Pour ces derniers, il convient d’examiner ces questions clés :
- Stratégie de gestion des risques : Les systèmes sont-ils suffisamment adaptés pour identifier et atténuer les vulnérabilités ?
- Qualité des relations avec les tiers : Les contrats incluent-ils des clauses conformes aux exigences du DORA ? Les fournisseurs sont-ils surveillés de manière adéquate ?
- Capacité de résilience : Les entités effectuent-elles des tests réguliers pour garantir leur préparation aux cybermenaces ?
- Protection des données : Les dispositifs en place assurent-ils la confidentialité, l’intégrité et la disponibilité des données sensibles ?
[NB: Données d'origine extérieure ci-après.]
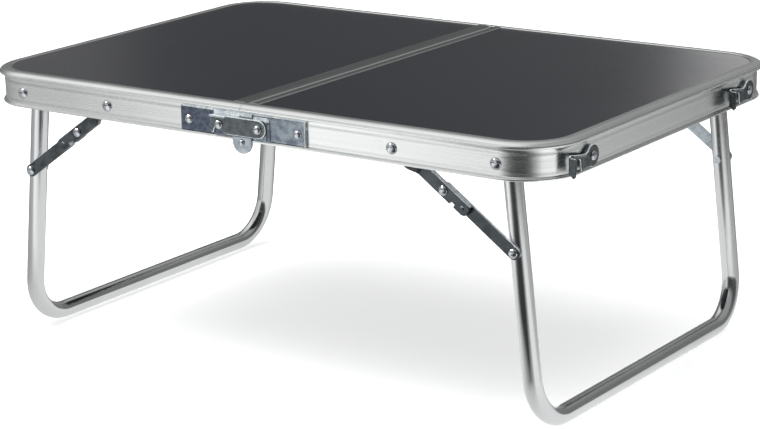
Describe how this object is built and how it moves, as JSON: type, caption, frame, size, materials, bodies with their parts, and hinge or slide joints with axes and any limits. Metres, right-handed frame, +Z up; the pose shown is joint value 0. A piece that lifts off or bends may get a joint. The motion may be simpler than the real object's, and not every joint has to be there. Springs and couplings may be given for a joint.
{
  "type": "folding camp table",
  "caption": "Low folding table: two dark framed half tops joined by a fold hinge, on two U-shaped tube legs with folding braces, hooks at the fold and end catches.",
  "frame": {"origin": "on the floor under the middle of the open table top", "axes": "+Z up, +X along the table towards the half with the end catches, +Y across it to the back"},
  "size_m": [0.6112, 0.418, 0.25],
  "materials": {
    "rim_aluminium": "satin anodised extrusion",
    "fold_strip": "dark satin, worn edges",
    "panel_board": "satin laminate",
    "zinc_plate": "bright zinc plated sheet",
    "leg_tube": "polished tube",
    "spacer": "moulded",
    "link_steel": "rolled strip, bright edges",
    "latch_steel": "zinc plated pressing",
    "rivet": "polished domed rivet"
  },
  "bodies": {
    "left_half": {"rim_rail_left": "rim_aluminium", "centre_rail_left": "fold_strip", "panel_left": "panel_board", "hinge_plate_left_front": "zinc_plate", "hinge_plate_left_back": "zinc_plate", "plate_rivets_left": "rivet", "hook_studs": "rivet", "keeper_studs": "rivet", "leg_pivots_left": "rivet", "leg_spacers_left": "spacer", "brace_pivots_left": "rivet"},
    "fold_pins": {"fold_rivets": "rivet"},
    "right_half": {"rim_rail_right": "rim_aluminium", "centre_rail_right": "fold_strip", "panel_right": "panel_board", "hinge_plate_right_front": "zinc_plate", "hinge_plate_right_back": "zinc_plate", "plate_rivets_right": "rivet", "hook_pivots": "rivet", "catch_pivots": "rivet", "leg_pivots_right": "rivet", "leg_spacers_right": "spacer", "brace_pivots_right": "rivet"},
    "left_leg": {"leg_left": "leg_tube", "leg_rivets_left": "rivet"},
    "right_leg": {"leg_right": "leg_tube", "leg_rivets_right": "rivet"},
    "left_front_upper_brace": {"upper_link_left_front": "link_steel", "mid_rivet_left_front": "rivet"},
    "left_front_lower_brace": {"lower_link_left_front": "link_steel", "mid_tail_left_front": "rivet"},
    "left_back_upper_brace": {"upper_link_left_back": "link_steel", "mid_rivet_left_back": "rivet"},
    "left_back_lower_brace": {"lower_link_left_back": "link_steel", "mid_tail_left_back": "rivet"},
    "right_front_upper_brace": {"upper_link_right_front": "link_steel", "mid_rivet_right_front": "rivet"},
    "right_front_lower_brace": {"lower_link_right_front": "link_steel", "mid_tail_right_front": "rivet"},
    "right_back_upper_brace": {"upper_link_right_back": "link_steel", "mid_rivet_right_back": "rivet"},
    "right_back_lower_brace": {"lower_link_right_back": "link_steel", "mid_tail_right_back": "rivet"},
    "front_hook": {"swing_hook_front": "latch_steel"},
    "back_hook": {"swing_hook_back": "latch_steel"},
    "near_catch": {"end_catch_near": "latch_steel"},
    "far_catch": {"end_catch_far": "latch_steel"}
  },
  "joints": [
    {"name": "fold_first", "type": "hinge", "parent": "left_half", "child": "fold_pins", "pos_m": [0, 0, 0.2175], "axis": [0, 1, 0], "range_deg": [0, 90]},
    {"name": "fold_second", "type": "hinge", "parent": "fold_pins", "child": "right_half", "pos_m": [0, 0, 0.2175], "axis": [0, 1, 0], "range_deg": [0, 90]},
    {"name": "left_leg_fold", "type": "hinge", "parent": "left_half", "child": "left_leg", "pos_m": [-0.2485, 0, 0.231], "axis": [0, -1, 0], "range_deg": [0, 96.1]},
    {"name": "left_front_upper_brace_fold", "type": "hinge", "parent": "left_half", "child": "left_front_upper_brace", "pos_m": [-0.15, -0.187, 0.231], "axis": [0, -1, 0], "range_deg": [0, 142]},
    {"name": "left_front_lower_brace_fold", "type": "hinge", "parent": "left_leg", "child": "left_front_lower_brace", "pos_m": [-0.25652, -0.187, 0.15593], "axis": [0, -1, 0], "range_deg": [-134.5, 0]},
    {"name": "left_back_upper_brace_fold", "type": "hinge", "parent": "left_half", "child": "left_back_upper_brace", "pos_m": [-0.15, 0.187, 0.231], "axis": [0, -1, 0], "range_deg": [0, 142]},
    {"name": "left_back_lower_brace_fold", "type": "hinge", "parent": "left_leg", "child": "left_back_lower_brace", "pos_m": [-0.25652, 0.187, 0.15593], "axis": [0, -1, 0], "range_deg": [-134.5, 0]},
    {"name": "right_leg_fold", "type": "hinge", "parent": "right_half", "child": "right_leg", "pos_m": [0.2485, 0, 0.231], "axis": [0, 1, 0], "range_deg": [0, 96.1]},
    {"name": "right_front_upper_brace_fold", "type": "hinge", "parent": "right_half", "child": "right_front_upper_brace", "pos_m": [0.15, -0.187, 0.231], "axis": [0, 1, 0], "range_deg": [0, 142]},
    {"name": "right_front_lower_brace_fold", "type": "hinge", "parent": "right_leg", "child": "right_front_lower_brace", "pos_m": [0.25652, -0.187, 0.15593], "axis": [0, 1, 0], "range_deg": [-134.5, 0]},
    {"name": "right_back_upper_brace_fold", "type": "hinge", "parent": "right_half", "child": "right_back_upper_brace", "pos_m": [0.15, 0.187, 0.231], "axis": [0, 1, 0], "range_deg": [0, 142]},
    {"name": "right_back_lower_brace_fold", "type": "hinge", "parent": "right_leg", "child": "right_back_lower_brace", "pos_m": [0.25652, 0.187, 0.15593], "axis": [0, 1, 0], "range_deg": [-134.5, 0]},
    {"name": "front_hook_swing", "type": "hinge", "parent": "right_half", "child": "front_hook", "pos_m": [0.0193, -0.206, 0.2315], "axis": [0, 1, 0], "range_deg": [0, 175]},
    {"name": "back_hook_swing", "type": "hinge", "parent": "right_half", "child": "back_hook", "pos_m": [0.0193, 0.206, 0.2315], "axis": [0, 1, 0], "range_deg": [0, 175]},
    {"name": "near_catch_swing", "type": "hinge", "parent": "right_half", "child": "near_catch", "pos_m": [0.2995, -0.1355, 0.2307], "axis": [1, 0, 0], "range_deg": [0, 90]},
    {"name": "far_catch_swing", "type": "hinge", "parent": "right_half", "child": "far_catch", "pos_m": [0.2995, 0.1405, 0.2307], "axis": [1, 0, 0], "range_deg": [0, 90]}
  ],
  "couplings": [
    {"joint": "left_front_upper_brace_fold", "follows": "left_leg_fold", "ratio": 1.4706},
    {"joint": "left_front_lower_brace_fold", "follows": "left_leg_fold", "ratio": -1.3915},
    {"joint": "left_back_upper_brace_fold", "follows": "left_leg_fold", "ratio": 1.4706},
    {"joint": "left_back_lower_brace_fold", "follows": "left_leg_fold", "ratio": -1.3915},
    {"joint": "right_front_upper_brace_fold", "follows": "right_leg_fold", "ratio": 1.4706},
    {"joint": "right_front_lower_brace_fold", "follows": "right_leg_fold", "ratio": -1.3915},
    {"joint": "right_back_upper_brace_fold", "follows": "right_leg_fold", "ratio": 1.4706},
    {"joint": "right_back_lower_brace_fold", "follows": "right_leg_fold", "ratio": -1.3915}
  ]
}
Le livre blanc sur les clauses contractuelles DORA pour les entreprises TIC publié par Vaultinum expose de façon détaillée les exigences de ce règlement en ce qui concerne les accords conclus par les institutions financières avec leurs fournisseurs TIC. Ainsi, ces accords écrits, datés et signés doivent, entre autres, :
- entièrement décrire le service TIC ;
- encadrer la possibilité ou non de recourir à un sous-traitant ;
- localiser précisément les zones géographiques où seront fournies les services ;
- détailler les obligations de sécurité auxquelles doit répondre le fournisseur ainsi que les processus mis en place ;
- garantir la continuité de l’activité de l’institution : dans ce cadre, le recours à une clause d’entiercement peut permettre d’anticiper l’accès non seulement aux codes sources mais aussi à certaines données confidentielles ou sensibles ;
- prévoir une procédure de sortie et de transition en cas de résiliation du service.
Conclusion
DORA marque un tournant dans la réglementation financière européenne et impose des normes strictes de résilience numérique. Les institutions financières et leurs fournisseurs TIC doivent adopter une approche méthodique pour intégrer ces exigences. Cela renforcera ainsi leur capacité à faire face à un environnement numérique de plus en plus complexe. Pour les investisseurs, le respect de ces obligations représente un gage de fiabilité et de pérennité et leur permet de conclure des accords plus sécurisés dans un secteur en mutation rapide.